Ryan Koontz: Most of my questions have been answered, but just a quick clarification. When you talked about the migration of your end-of-life products out there today, kind of where are you now in that migration? How do you think about that going forward? Are you seeing some pushouts? Are you giving customers any kind of time frame breaks because of the breach to migrate those products going end of life?
Cooper Werner: Yes. So we have said that we’re still pretty early days in the refresh motion just in terms of the percentage of the installed base being well over 50%. That’s on those 2 platforms. There’s — no, we haven’t adjusted the end of software support dates. Those have been public for a long time and we’re working with customers to ensure they have an orderly path to make those refreshes across our estate.

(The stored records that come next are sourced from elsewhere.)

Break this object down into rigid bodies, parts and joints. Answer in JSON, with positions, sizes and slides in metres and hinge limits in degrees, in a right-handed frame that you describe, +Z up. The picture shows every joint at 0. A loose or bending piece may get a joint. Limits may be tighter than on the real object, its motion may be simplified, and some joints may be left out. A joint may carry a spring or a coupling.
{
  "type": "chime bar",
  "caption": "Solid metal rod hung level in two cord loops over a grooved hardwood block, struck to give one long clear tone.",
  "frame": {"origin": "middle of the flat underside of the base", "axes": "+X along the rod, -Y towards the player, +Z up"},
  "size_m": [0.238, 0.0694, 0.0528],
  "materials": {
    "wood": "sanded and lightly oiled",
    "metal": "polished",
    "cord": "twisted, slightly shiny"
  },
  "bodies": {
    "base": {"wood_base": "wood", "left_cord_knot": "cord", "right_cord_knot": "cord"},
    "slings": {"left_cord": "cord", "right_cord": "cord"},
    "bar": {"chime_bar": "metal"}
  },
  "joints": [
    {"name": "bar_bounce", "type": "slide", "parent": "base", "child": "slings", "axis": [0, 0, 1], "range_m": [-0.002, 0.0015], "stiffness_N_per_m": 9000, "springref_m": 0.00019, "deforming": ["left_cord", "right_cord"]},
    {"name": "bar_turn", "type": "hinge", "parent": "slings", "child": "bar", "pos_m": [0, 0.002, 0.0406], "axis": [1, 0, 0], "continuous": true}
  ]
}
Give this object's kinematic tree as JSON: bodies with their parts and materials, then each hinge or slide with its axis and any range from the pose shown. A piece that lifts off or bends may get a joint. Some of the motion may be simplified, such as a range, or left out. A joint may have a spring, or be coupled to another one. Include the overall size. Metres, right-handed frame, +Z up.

Ryan Koontz: Got it. Helpful. And maybe circling back to your comments on the telecom segment. Obviously, yes, 5G has been disappointing there in terms of kind of the deployment of virtualization, but are you seeing any new activities in the telecom domain around the new 5G core, maybe picking up momentum or anything else to call out on the telecom front here?
François Locoh-Donou: Yes, look, I think what we’re seeing is the sort of 4G to 5G transition continue with some geographies ahead of others. Those customers who have implemented 5G were seeing growth inside of these environments, capacity, in some cases, growing fairly rapidly. But generally this transition from 4G to 5G and frankly the revenues that telecom operators expected from that transition have not really materialized and that, in turn, has put pressure on their CapEx spend. So we are continuing to find new use cases inside of our service provider customers, but it hasn’t been significant enough to drive a substantial uptick in the overall segment for F5.
Operator: I would now like to pass the call back over to Ms. Suzanne DuLong for any closing remarks.
Suzanne DuLong: Thank you, everybody, for being with us today. We look forward to seeing many of you during the quarter.
Operator: This concludes today’s teleconference. You may disconnect your lines at this time. Thank you for your participation.